Situation différente
En Iran, le contexte est bien différent. Les villes majoritairement kurdes sur la frontière ouest avec l’Irak ainsi que les faubourgs de Téhéran, Karaj et Chiraz sont au cœur de la révolte. C’est là que l’on trouve les plus hauts niveaux de chômage. Avec une population de plus de 80 millions d’habitants, l’Iran est majoritairement perse et la religion d’État est l’islam chiite. Les Kurdes constituent l’une des multiples minorités qui y vivent.

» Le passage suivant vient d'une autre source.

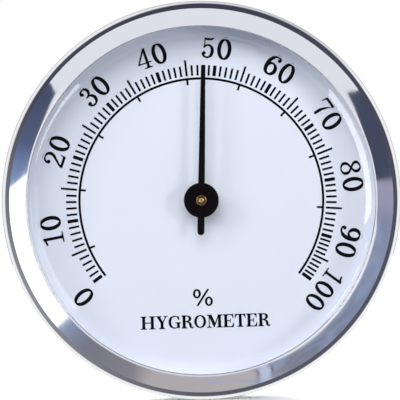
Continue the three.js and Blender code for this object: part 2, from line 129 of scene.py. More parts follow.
def rounded(corners, degrees_per_step=15):
    """The corners as plain points, where each one with a third value becomes an arc of that radius."""
    points = []
    for i, corner in enumerate(corners):
        here = Vector(corner[:2])
        if len(corner) < 3:
            points.append(tuple(here))
            continue
        back = (Vector(corners[i - 1][:2]) - here).normalized()
        ahead = (Vector(corners[(i + 1) % len(corners)][:2]) - here).normalized()
        half = back.angle(ahead) / 2
        centre = here + (back + ahead).normalized() * corner[2] / math.sin(half)
        start = here + back * corner[2] / math.tan(half) - centre
        sweep = math.pi - 2 * half
        if start.x * ahead.y - start.y * ahead.x < 0:
            sweep = -sweep
        steps = max(2, math.ceil(abs(math.degrees(sweep)) / degrees_per_step))
        for step in range(steps + 1):
            points.append(tuple(centre + Matrix.Rotation(sweep * step / steps, 2) @ start))
    return points


def curve_through(points, closed=False, steps=6):
    """Points along the smooth curve through the given ones."""
    p = [Vector(point) for point in points]
    p = [p[-1], *p, p[0], p[1]] if closed else [2 * p[0] - p[1], *p, 2 * p[-1] - p[-2]]
    line = []
    for a, b, c, d in zip(p, p[1:], p[2:], p[3:]):
        bend = a - 2.5 * b + 2 * c - d / 2
        twist = (3 * b - a - 3 * c + d) / 2
        for step in range(steps):
            t = step / steps
            line.append(b + (c - a) * t / 2 + bend * t**2 + twist * t**3)
    return line if closed else [*line, p[-2]]


# ---- Meshes


def add_mesh(name, bm, smooth_below=32):
    """A piece made of the bmesh, in metres, with edges sharper than the given angle left crisp."""
    bmesh.ops.remove_doubles(bm, verts=bm.verts, dist=1e-4)
    bmesh.ops.recalc_face_normals(bm, faces=bm.faces)
    if bm.calc_volume(signed=True) < 0:
        bmesh.ops.reverse_faces(bm, faces=bm.faces)
    bmesh.ops.scale(bm, vec=(MM, MM, MM), verts=bm.verts)
    mesh = bpy.data.meshes.new(name)
    bm.to_mesh(mesh)
    bm.free()
    mesh.shade_smooth()
    mesh.set_sharp_from_angle(angle=math.radians(smooth_below))
    piece = bpy.data.objects.new(name, mesh)
    bpy.context.scene.collection.objects.link(piece)
    return piece


def turned(name, corners, facets=128, centre=(0, 0), smooth_below=32):
    """A closed surface turned about the dial's axis, or about a parallel one through centre."""
    bm = bmesh.new()
    rings = []
    on_axis = 1e-6
    for radius, y in rounded(corners):
        count = facets if radius > on_axis else 1
        spots = [clock(360 * i / facets, radius) for i in range(count)]
        rings.append([bm.verts.new((centre[0] + x, y, centre[1] + z)) for x, z in spots])
    solid = len(rings[0]) == 1 and len(rings[-1]) == 1
    followers = rings[1:] if solid else [*rings[1:], rings[0]]
    for near, far in zip(rings, followers):
        for i in range(facets):
            j = (i + 1) % facets
            loop = [near[i % len(near)], near[j % len(near)], far[j % len(far)], far[i % len(far)]]
            corners_used = list(dict.fromkeys(loop))
            if len(corners_used) > 2:
                bm.faces.new(corners_used)
    return add_mesh(name, bm, smooth_below)


def signed_area(loop):
    return sum(a[0] * b[1] - b[0] * a[1] for a, b in zip(loop, [*loop[1:], loop[0]])) / 2


def hull(points):
    return [points[i] for i in geometry.convex_hull_2d(points)]


def inside(point, loop):
    """Whether a flat point lies inside a closed outline."""
    odd = False
    for a, b in zip(loop, [*loop[1:], loop[0]]):
        if (a[1] > point[1]) != (b[1] > point[1]):
            if point[0] < a[0] + (b[0] - a[0]) * (point[1] - a[1]) / (b[1] - a[1]):
                odd = not odd
    return odd


def filled(loops, holes=(), lines=()):
    """Points and triangles that fill the union of the loops, less the holes; lines are kept as edges."""
    points = []
    faces = []
    edges = []
    for loop in loops:
        turned_left = loop if signed_area(loop) > 0 else loop[::-1]
        faces.append(list(range(len(points), len(points) + len(loop))))
        points.extend(Vector(p[:2]) for p in turned_left)
    for line in [*([*hole, hole[0]] for hole in holes), *lines]:
        first = len(points)
        points.extend(Vector(p[:2]) for p in line)
        edges.extend((first + i, first + i + 1) for i in range(len(line) - 1))
    spots, _, triangles, _, _, sources = geometry.delaunay_2d_cdt(points, edges, faces, 1, 1e-4)
    kept = []
    for triangle, source in zip(triangles, sources):
        if not source:
            continue
        middle = sum((spots[i] for i in triangle), Vector((0, 0))) / len(triangle)
        if not any(inside(middle, hole) for hole in holes):
            kept.append(triangle)
    return spots, kept


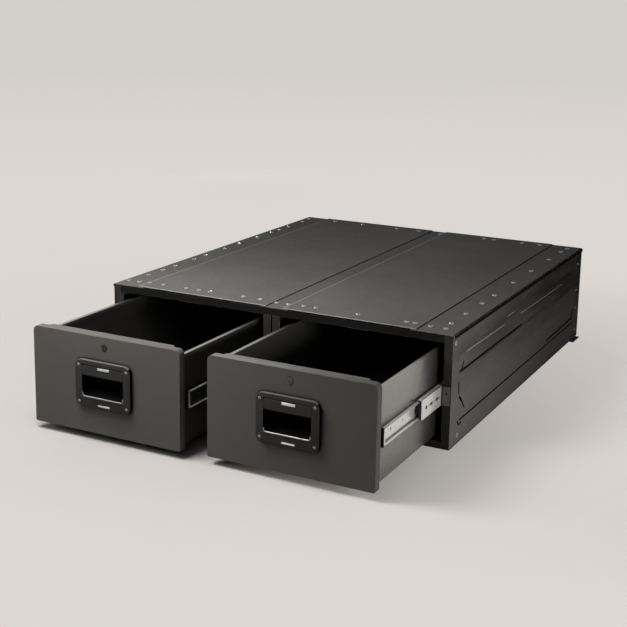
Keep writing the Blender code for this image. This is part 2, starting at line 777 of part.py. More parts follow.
def build_cage(name, path, start, ball_u, ball_v, support_x, inward, carrier):
    """A thin channel that spaces its balls along both races."""
    section = slide_section(path, CAGE_SHEET, support_x, inward)
    mesh = prism_mesh(name, [section], "Y", start, start + CAGE_LENGTH)
    cage = link_solid(name, mesh, "dark_steel")
    balls = bmesh.new()
    pitch = CAGE_LENGTH / BALLS_PER_ROW
    for row in (-1, 1):
        for index in range(BALLS_PER_ROW):
            place = Matrix.Translation((support_x + inward * ball_u,
                                        start + pitch * (index + 1 / 2),
                                        slide_z + row * ball_v))
            bmesh.ops.create_uvsphere(balls, u_segments=BALL_SEGMENTS, v_segments=BALL_RINGS,
                                      radius=BALL_DIAMETER / 2, matrix=place)
    ball_mesh = bpy.data.meshes.new("balls")
    balls.to_mesh(ball_mesh)
    balls.free()
    combine(cage, ball_mesh, "UNION", carrier)
    carry(cage, carrier)


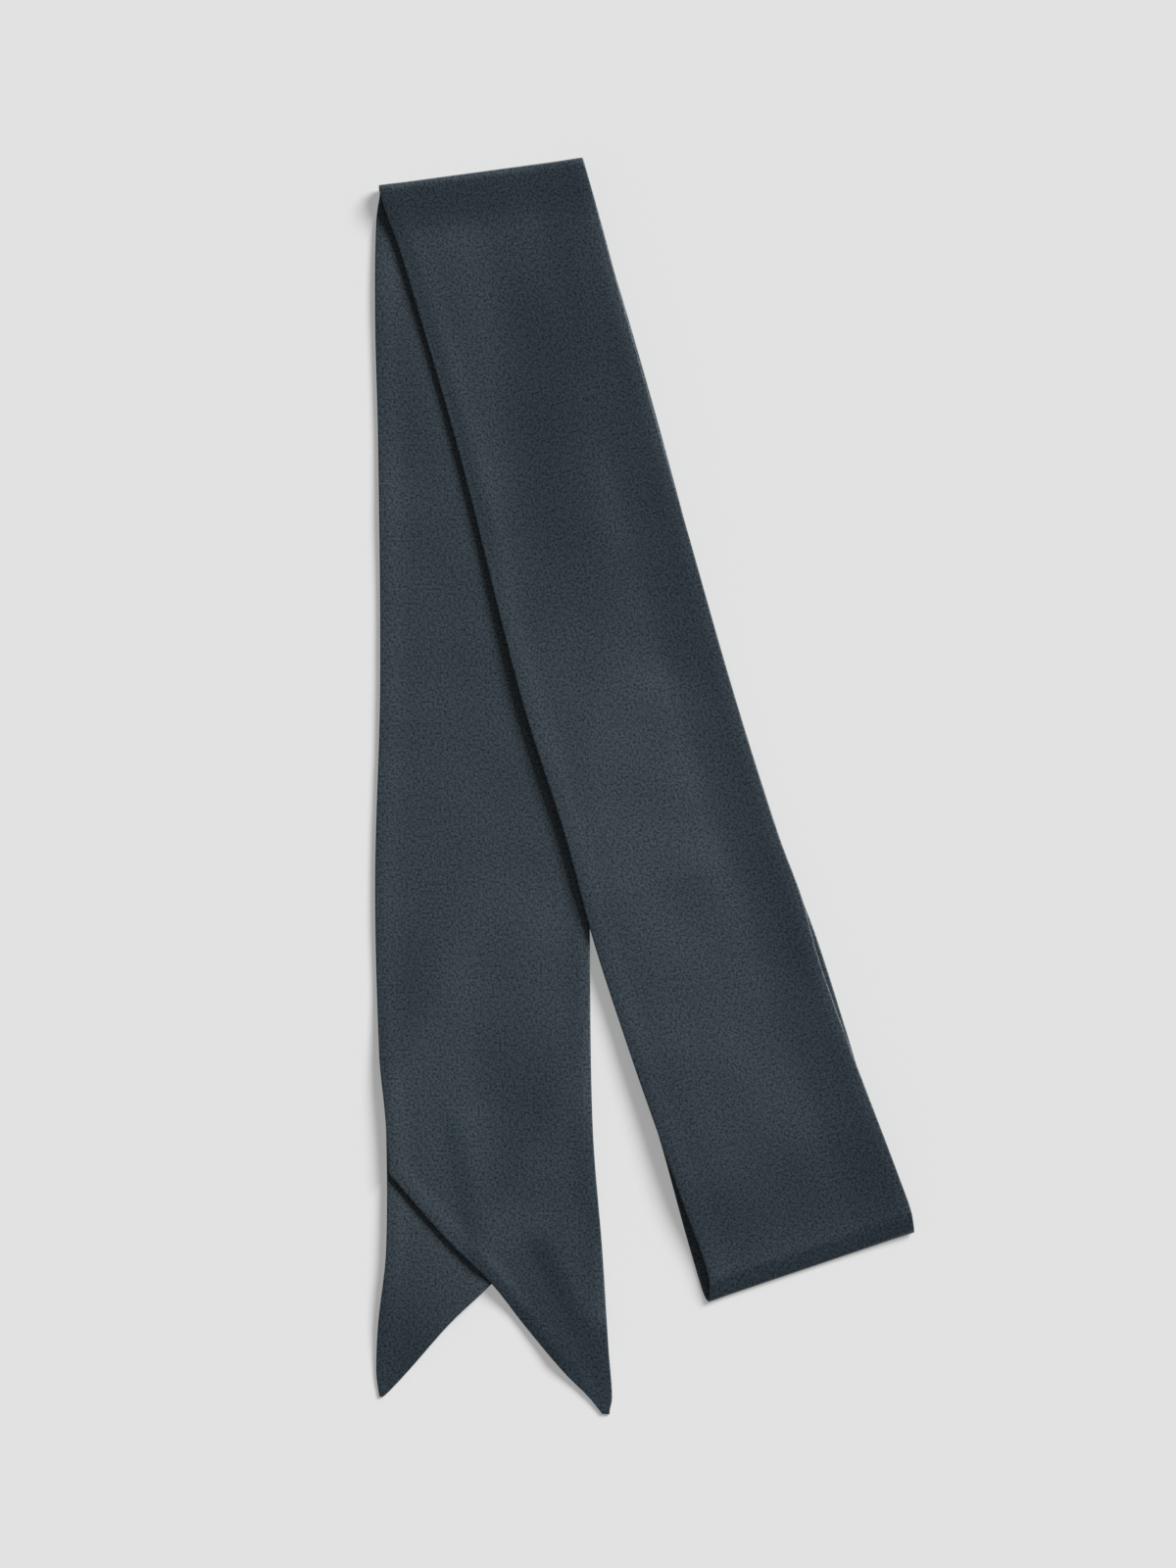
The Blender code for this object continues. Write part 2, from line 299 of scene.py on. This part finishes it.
def smooth_curve(rows, key, value, position):
    """Values at the positions on the smooth curve through the rows, level with each row's neighbours."""
    places = np.array([getattr(row, key) for row in rows])
    values = np.array([getattr(row, value) for row in rows])
    if places[0] > places[-1]:
        places = places[::-1]
        values = values[::-1]
    last = len(places) - 1
    after = np.minimum(np.arange(last + 1) + 1, last)
    before = np.maximum(np.arange(last + 1) - 1, 0)
    slopes = (values[after] - values[before]) / (places[after] - places[before])
    position = np.clip(position, places[0], places[-1])
    index = np.clip(np.searchsorted(places, position) - 1, 0, last - 1)
    span = places[index + 1] - places[index]
    t = (position - places[index]) / span
    end_weight = t * t * (3 - 2 * t)
    start_pull = t * (1 - t) ** 2 * span
    end_pull = t * t * (t - 1) * span
    return (
        values[index] * (1 - end_weight)
        + values[index + 1] * end_weight
        + slopes[index] * start_pull
        + slopes[index + 1] * end_pull
    )


def arm_axes(swing):
    along = np.array((math.sin(swing), -math.cos(swing)))
    across = np.array((math.cos(swing), math.sin(swing)))
    return Arm(along, across)


LEFT_ARM = arm_axes(0.0)
RIGHT_ARM = arm_axes(RIGHT_ARM_SWING)


def plan_place(arm, along, across):
    return TOP_FOLD + along[..., None] * arm.along + across[..., None] * arm.across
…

En plus des conditions de vie difficiles qu’ils partagent avec le reste de la population, les Kurdes iraniens doivent également composer avec une réalité marquée par les discriminations. Selon un rapport des Nations unies publié en août 2019, les Kurdes constituent ainsi près de la moitié des détenus pour atteinte à la sécurité nationale. Les régions kurdes font partie des moins développées d’Iran et l’apprentissage de la langue kurde est interdit dans les écoles publiques. Les Kurdes font également face à de nombreux obstacles dans l’accès à l’emploi ou au logement. Le régime iranien est resté fidèle à un discours complotiste qui perçoit derrière les manifestations contre le pouvoir une conjuration menée par les États-Unis, avec l’aide de groupes d’opposition appartenant aux minorités, telles que les Kurdes dans le Nord-Ouest ou les Arabes dans le Sud-Ouest. Selon Amnesty International, une grande partie des victimes de la répression viennent de régions à majorité kurde. On compte notamment les villes de Kermanshah, de Javanrud, de Mariwan ou de Sanandaj. Les autorités iraniennes ont d’ailleurs régulièrement ciblé la population kurde dont elles craignent qu’une partie nourrisse des aspirations autonomistes. Dans son rapport 2018, l’organisation internationale Human Rights Watch dénonçait l’exécution le 8 septembre 2017 de trois hommes kurdes condamnés lors de procès inéquitables pour avoir participé à une lutte armée contre le gouvernement.